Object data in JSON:
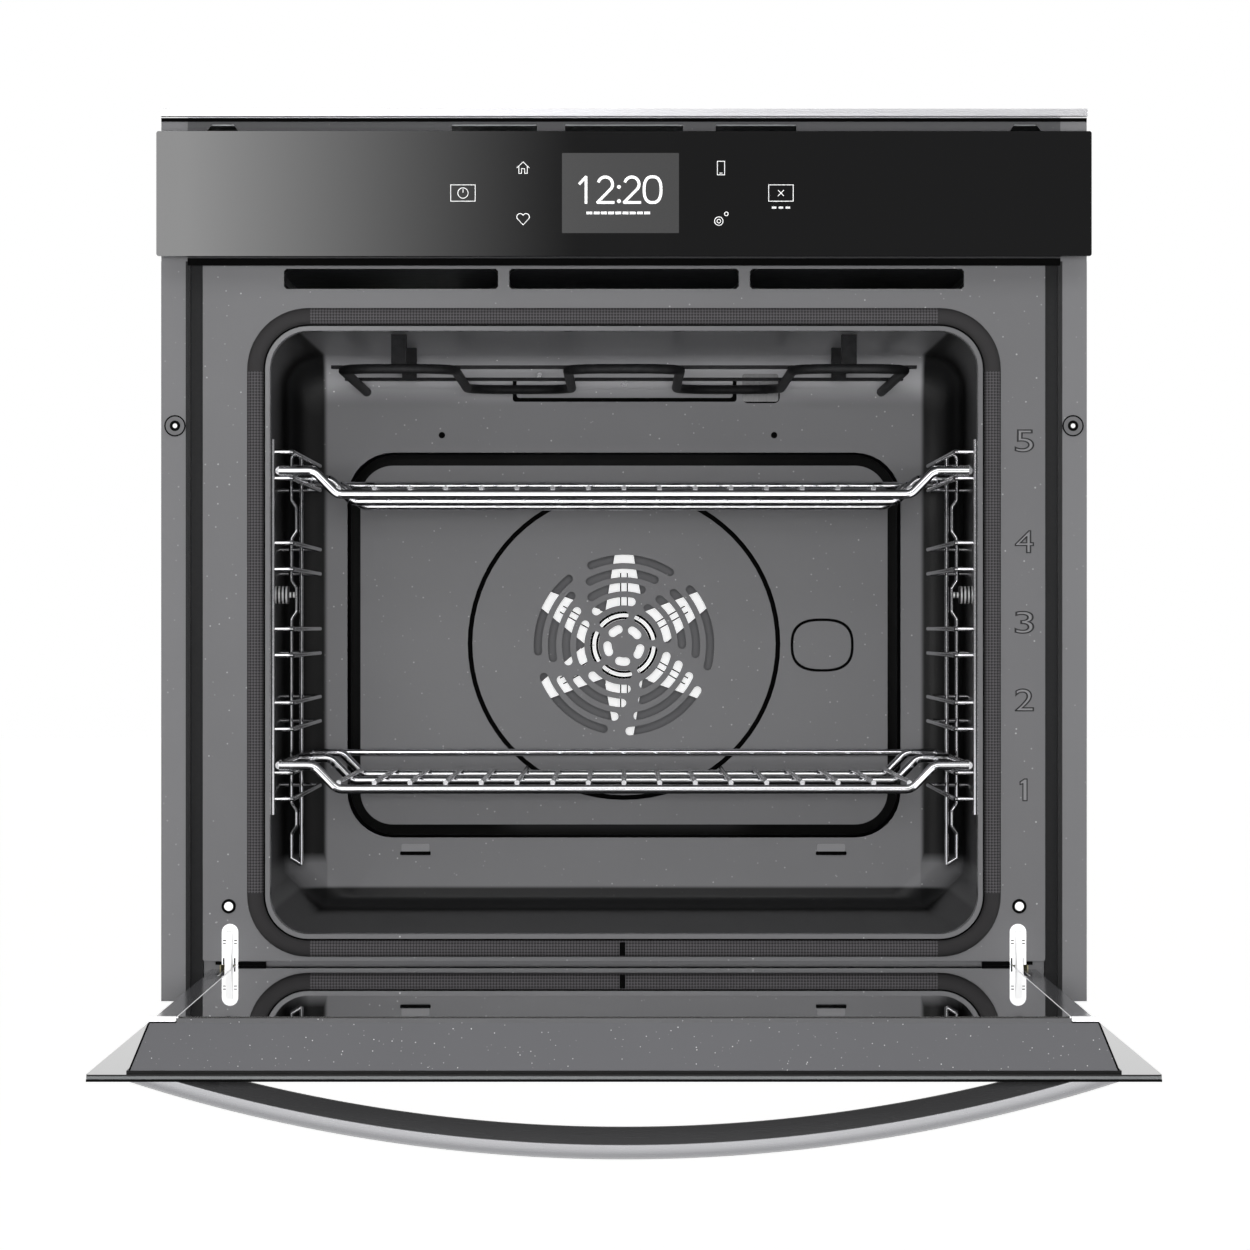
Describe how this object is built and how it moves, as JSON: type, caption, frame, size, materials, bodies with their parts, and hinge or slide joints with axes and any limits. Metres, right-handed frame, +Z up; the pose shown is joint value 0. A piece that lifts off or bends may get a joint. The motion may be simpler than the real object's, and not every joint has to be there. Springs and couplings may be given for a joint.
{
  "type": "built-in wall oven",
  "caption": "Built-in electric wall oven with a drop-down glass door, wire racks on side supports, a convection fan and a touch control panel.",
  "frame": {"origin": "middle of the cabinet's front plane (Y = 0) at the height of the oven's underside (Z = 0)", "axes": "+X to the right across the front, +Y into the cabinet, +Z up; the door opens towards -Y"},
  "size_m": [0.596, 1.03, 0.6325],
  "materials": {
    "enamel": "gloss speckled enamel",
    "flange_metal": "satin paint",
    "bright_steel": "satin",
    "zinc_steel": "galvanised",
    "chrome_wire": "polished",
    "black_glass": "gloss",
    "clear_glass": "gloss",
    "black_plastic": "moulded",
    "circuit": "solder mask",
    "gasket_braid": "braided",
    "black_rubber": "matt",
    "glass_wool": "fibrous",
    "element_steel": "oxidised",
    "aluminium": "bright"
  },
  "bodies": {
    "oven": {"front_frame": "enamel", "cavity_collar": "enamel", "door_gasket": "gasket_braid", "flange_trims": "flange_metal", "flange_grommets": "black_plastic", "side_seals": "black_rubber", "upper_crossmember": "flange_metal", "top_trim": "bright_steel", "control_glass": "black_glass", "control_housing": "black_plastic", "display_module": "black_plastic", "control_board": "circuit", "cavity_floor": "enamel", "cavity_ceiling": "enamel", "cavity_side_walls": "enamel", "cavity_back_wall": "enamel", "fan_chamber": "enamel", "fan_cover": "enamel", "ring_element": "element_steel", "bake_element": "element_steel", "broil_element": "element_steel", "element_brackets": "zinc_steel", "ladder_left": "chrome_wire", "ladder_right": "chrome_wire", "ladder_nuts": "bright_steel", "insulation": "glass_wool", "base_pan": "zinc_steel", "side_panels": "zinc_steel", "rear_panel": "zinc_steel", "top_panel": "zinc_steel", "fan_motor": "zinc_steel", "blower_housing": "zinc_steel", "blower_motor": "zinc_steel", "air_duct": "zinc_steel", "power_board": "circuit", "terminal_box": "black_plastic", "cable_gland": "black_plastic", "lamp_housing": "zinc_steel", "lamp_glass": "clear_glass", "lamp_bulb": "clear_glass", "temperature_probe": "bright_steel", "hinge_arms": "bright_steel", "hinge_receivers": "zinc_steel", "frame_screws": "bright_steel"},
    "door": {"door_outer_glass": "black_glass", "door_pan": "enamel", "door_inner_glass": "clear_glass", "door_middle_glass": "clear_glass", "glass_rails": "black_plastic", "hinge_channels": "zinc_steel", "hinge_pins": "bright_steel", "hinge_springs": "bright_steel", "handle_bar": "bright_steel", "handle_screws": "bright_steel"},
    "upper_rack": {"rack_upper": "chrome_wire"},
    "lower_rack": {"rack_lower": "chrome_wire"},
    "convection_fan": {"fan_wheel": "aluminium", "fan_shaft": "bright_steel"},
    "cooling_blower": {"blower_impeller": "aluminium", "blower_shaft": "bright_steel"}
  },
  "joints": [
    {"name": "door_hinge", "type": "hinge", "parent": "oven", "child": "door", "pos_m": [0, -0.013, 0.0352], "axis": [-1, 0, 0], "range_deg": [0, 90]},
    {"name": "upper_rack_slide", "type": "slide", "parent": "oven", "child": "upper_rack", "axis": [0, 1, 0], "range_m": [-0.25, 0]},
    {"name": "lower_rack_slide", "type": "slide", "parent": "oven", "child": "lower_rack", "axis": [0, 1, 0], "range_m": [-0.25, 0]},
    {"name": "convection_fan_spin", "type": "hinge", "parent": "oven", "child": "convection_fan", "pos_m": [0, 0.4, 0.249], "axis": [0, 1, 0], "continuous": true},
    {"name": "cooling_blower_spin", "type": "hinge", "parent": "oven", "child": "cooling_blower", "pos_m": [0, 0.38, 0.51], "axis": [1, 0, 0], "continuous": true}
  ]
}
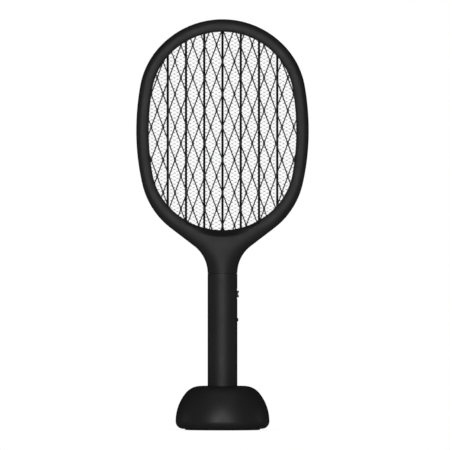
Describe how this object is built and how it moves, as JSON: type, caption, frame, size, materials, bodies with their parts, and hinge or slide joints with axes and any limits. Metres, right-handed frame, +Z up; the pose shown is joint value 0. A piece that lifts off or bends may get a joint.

Exercise brief. The records above should all be quoted exactly, please.

Exercise answer.
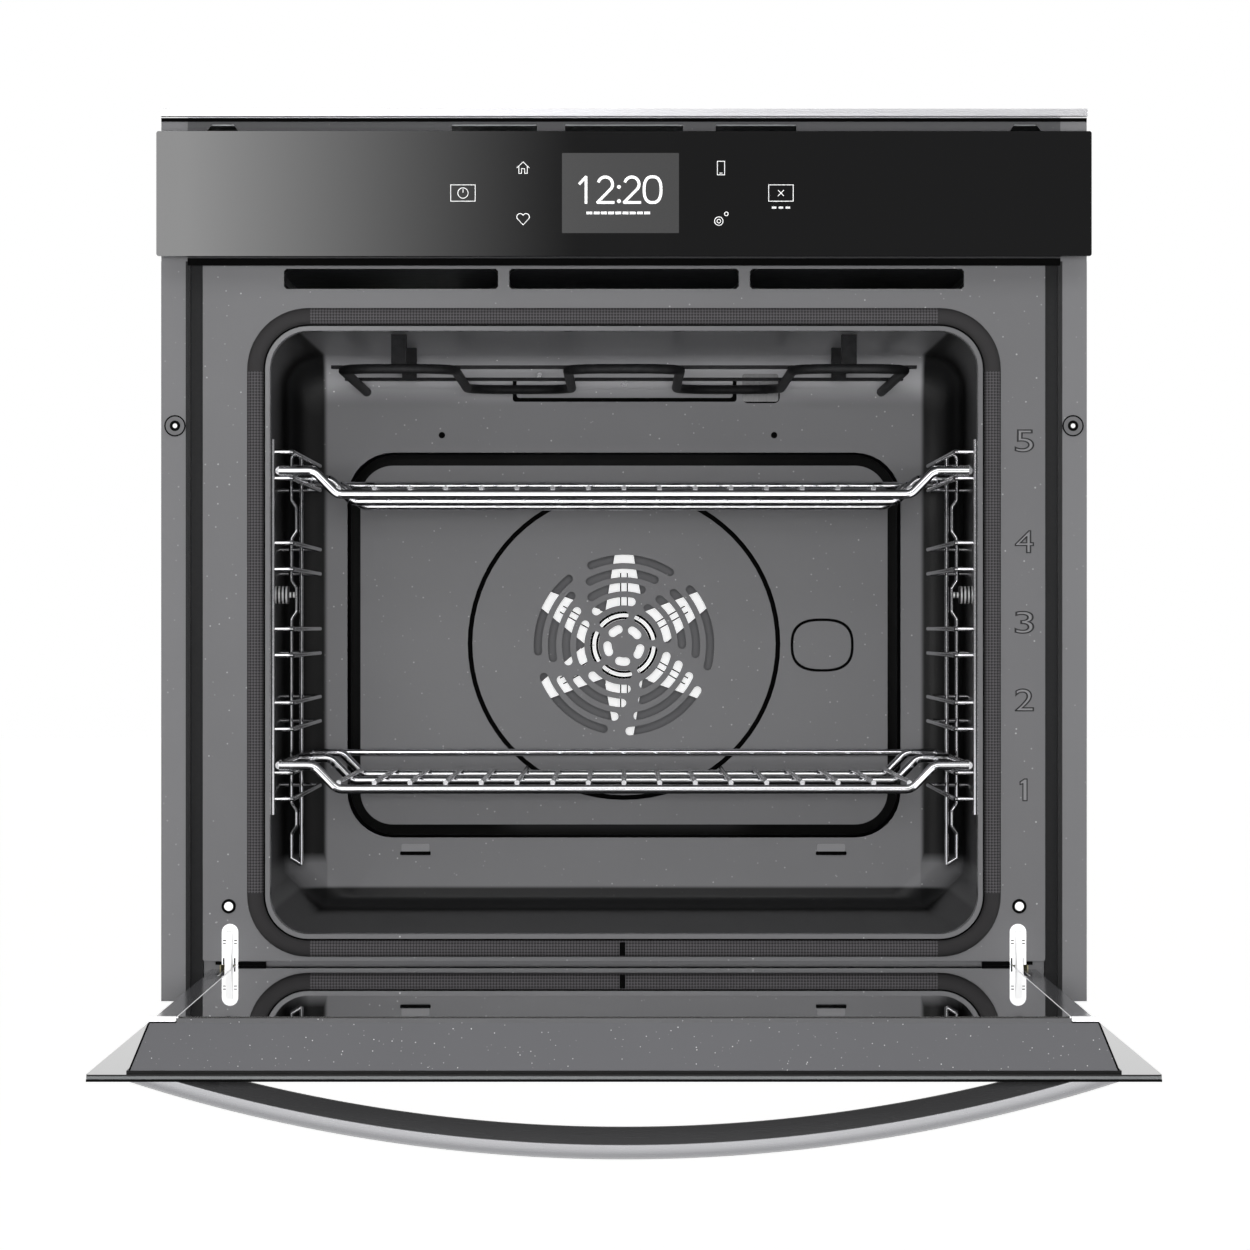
Describe how this object is built and how it moves, as JSON: type, caption, frame, size, materials, bodies with their parts, and hinge or slide joints with axes and any limits. Metres, right-handed frame, +Z up; the pose shown is joint value 0. A piece that lifts off or bends may get a joint. The motion may be simpler than the real object's, and not every joint has to be there. Springs and couplings may be given for a joint.
{
  "type": "built-in wall oven",
  "caption": "Built-in electric wall oven with a drop-down glass door, wire racks on side supports, a convection fan and a touch control panel.",
  "frame": {"origin": "middle of the cabinet's front plane (Y = 0) at the height of the oven's underside (Z = 0)", "axes": "+X to the right across the front, +Y into the cabinet, +Z up; the door opens towards -Y"},
  "size_m": [0.596, 1.03, 0.6325],
  "materials": {
    "enamel": "gloss speckled enamel",
    "flange_metal": "satin paint",
    "bright_steel": "satin",
    "zinc_steel": "galvanised",
    "chrome_wire": "polished",
    "black_glass": "gloss",
    "clear_glass": "gloss",
    "black_plastic": "moulded",
    "circuit": "solder mask",
    "gasket_braid": "braided",
    "black_rubber": "matt",
    "glass_wool": "fibrous",
    "element_steel": "oxidised",
    "aluminium": "bright"
  },
  "bodies": {
    "oven": {"front_frame": "enamel", "cavity_collar": "enamel", "door_gasket": "gasket_braid", "flange_trims": "flange_metal", "flange_grommets": "black_plastic", "side_seals": "black_rubber", "upper_crossmember": "flange_metal", "top_trim": "bright_steel", "control_glass": "black_glass", "control_housing": "black_plastic", "display_module": "black_plastic", "control_board": "circuit", "cavity_floor": "enamel", "cavity_ceiling": "enamel", "cavity_side_walls": "enamel", "cavity_back_wall": "enamel", "fan_chamber": "enamel", "fan_cover": "enamel", "ring_element": "element_steel", "bake_element": "element_steel", "broil_element": "element_steel", "element_brackets": "zinc_steel", "ladder_left": "chrome_wire", "ladder_right": "chrome_wire", "ladder_nuts": "bright_steel", "insulation": "glass_wool", "base_pan": "zinc_steel", "side_panels": "zinc_steel", "rear_panel": "zinc_steel", "top_panel": "zinc_steel", "fan_motor": "zinc_steel", "blower_housing": "zinc_steel", "blower_motor": "zinc_steel", "air_duct": "zinc_steel", "power_board": "circuit", "terminal_box": "black_plastic", "cable_gland": "black_plastic", "lamp_housing": "zinc_steel", "lamp_glass": "clear_glass", "lamp_bulb": "clear_glass", "temperature_probe": "bright_steel", "hinge_arms": "bright_steel", "hinge_receivers": "zinc_steel", "frame_screws": "bright_steel"},
    "door": {"door_outer_glass": "black_glass", "door_pan": "enamel", "door_inner_glass": "clear_glass", "door_middle_glass": "clear_glass", "glass_rails": "black_plastic", "hinge_channels": "zinc_steel", "hinge_pins": "bright_steel", "hinge_springs": "bright_steel", "handle_bar": "bright_steel", "handle_screws": "bright_steel"},
    "upper_rack": {"rack_upper": "chrome_wire"},
    "lower_rack": {"rack_lower": "chrome_wire"},
    "convection_fan": {"fan_wheel": "aluminium", "fan_shaft": "bright_steel"},
    "cooling_blower": {"blower_impeller": "aluminium", "blower_shaft": "bright_steel"}
  },
  "joints": [
    {"name": "door_hinge", "type": "hinge", "parent": "oven", "child": "door", "pos_m": [0, -0.013, 0.0352], "axis": [-1, 0, 0], "range_deg": [0, 90]},
    {"name": "upper_rack_slide", "type": "slide", "parent": "oven", "child": "upper_rack", "axis": [0, 1, 0], "range_m": [-0.25, 0]},
    {"name": "lower_rack_slide", "type": "slide", "parent": "oven", "child": "lower_rack", "axis": [0, 1, 0], "range_m": [-0.25, 0]},
    {"name": "convection_fan_spin", "type": "hinge", "parent": "oven", "child": "convection_fan", "pos_m": [0, 0.4, 0.249], "axis": [0, 1, 0], "continuous": true},
    {"name": "cooling_blower_spin", "type": "hinge", "parent": "oven", "child": "cooling_blower", "pos_m": [0, 0.38, 0.51], "axis": [1, 0, 0], "continuous": true}
  ]
}
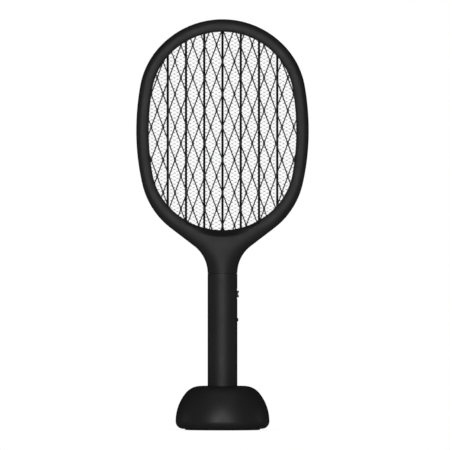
Describe how this object is built and how it moves, as JSON: type, caption, frame, size, materials, bodies with their parts, and hinge or slide joints with axes and any limits. Metres, right-handed frame, +Z up; the pose shown is joint value 0. A piece that lifts off or bends may get a joint.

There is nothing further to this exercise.